When the World Starts to Feel Like a Village

Ask him about pride and he pushes back on the whole frame. Sixteen years in, he has never once felt settled. “Every day you’re going into the unknown,” he says. “You open the doors and you just react to what happens.” Pride, for him, is a daily thing — banked at the end of a good lunch, gone by morning. What he’ll claim instead is the people. When he started he was “flailing,” too shy to phone a producer, nervous carrying a box of pasta into a stranger’s restaurant. Now his phone is full of numbers for everything: a broken fridge, someone to chop wood on a weekend, someone to fly to New York and eat pizza with. That, more than any dish, is what sixteen years actually built.

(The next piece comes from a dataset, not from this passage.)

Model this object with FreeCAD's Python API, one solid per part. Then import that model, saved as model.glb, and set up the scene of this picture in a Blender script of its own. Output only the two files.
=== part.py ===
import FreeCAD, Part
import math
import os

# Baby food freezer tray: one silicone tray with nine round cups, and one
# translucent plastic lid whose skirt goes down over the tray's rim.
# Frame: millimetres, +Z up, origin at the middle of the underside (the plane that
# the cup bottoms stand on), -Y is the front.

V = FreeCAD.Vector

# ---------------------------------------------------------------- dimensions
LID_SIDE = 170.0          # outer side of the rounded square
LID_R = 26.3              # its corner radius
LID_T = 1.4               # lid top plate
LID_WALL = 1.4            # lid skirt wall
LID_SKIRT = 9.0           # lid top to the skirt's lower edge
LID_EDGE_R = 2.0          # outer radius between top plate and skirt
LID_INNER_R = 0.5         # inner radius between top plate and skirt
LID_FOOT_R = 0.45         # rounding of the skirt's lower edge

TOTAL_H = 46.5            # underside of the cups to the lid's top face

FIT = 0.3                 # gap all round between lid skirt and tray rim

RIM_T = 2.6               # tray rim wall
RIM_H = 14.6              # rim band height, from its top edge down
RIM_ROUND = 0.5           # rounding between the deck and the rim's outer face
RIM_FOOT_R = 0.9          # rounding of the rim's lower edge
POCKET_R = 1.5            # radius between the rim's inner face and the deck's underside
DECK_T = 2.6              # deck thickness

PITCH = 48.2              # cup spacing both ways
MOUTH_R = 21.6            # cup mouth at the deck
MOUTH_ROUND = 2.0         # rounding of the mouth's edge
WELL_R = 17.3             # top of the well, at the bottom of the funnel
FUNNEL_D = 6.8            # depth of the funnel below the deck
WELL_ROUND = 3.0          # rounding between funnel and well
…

Fresh Pasta on Shelves, a Country Restaurant Someday

The dreams keep coming — most, he admits, are the beery, late-night kind that never leave the table. But one has turned into real work. For the last couple of years he’s been chasing something deceptively humble: getting fresh pasta into stores. It’s the hardest version of the idea, which is exactly why he likes it, and he’s selling to owner-operated shops he trusts, people “grinding away” for the same reasons he is. Further off, he pictures a small country restaurant one day — somewhere to drift toward when the city loosens its grip, “a nice way to take me to my grave,” he says, half-joking.

What frightens him isn’t failure. It’s the opposite. “The biggest killer of the heart in this industry is when you get into maintenance mode,” he says — when you stop adding to a thing and just keep it from falling apart. He wouldn’t wish a single shortcut on his younger self. If he could reach back to the kid too shy to phone a producer, he’d send him down the hard road on purpose — the failures, the scared phone calls, the seven years of nothing but pasta. That’s the whole point. “You can only get great by failing a lot,” he says. On his rare days off he drives to the country, mows grass on a tractor, drinks a beer, puts the phone away. “Just try to be human,” he says. Sixteen years on, the name over the door still means exactly what it says.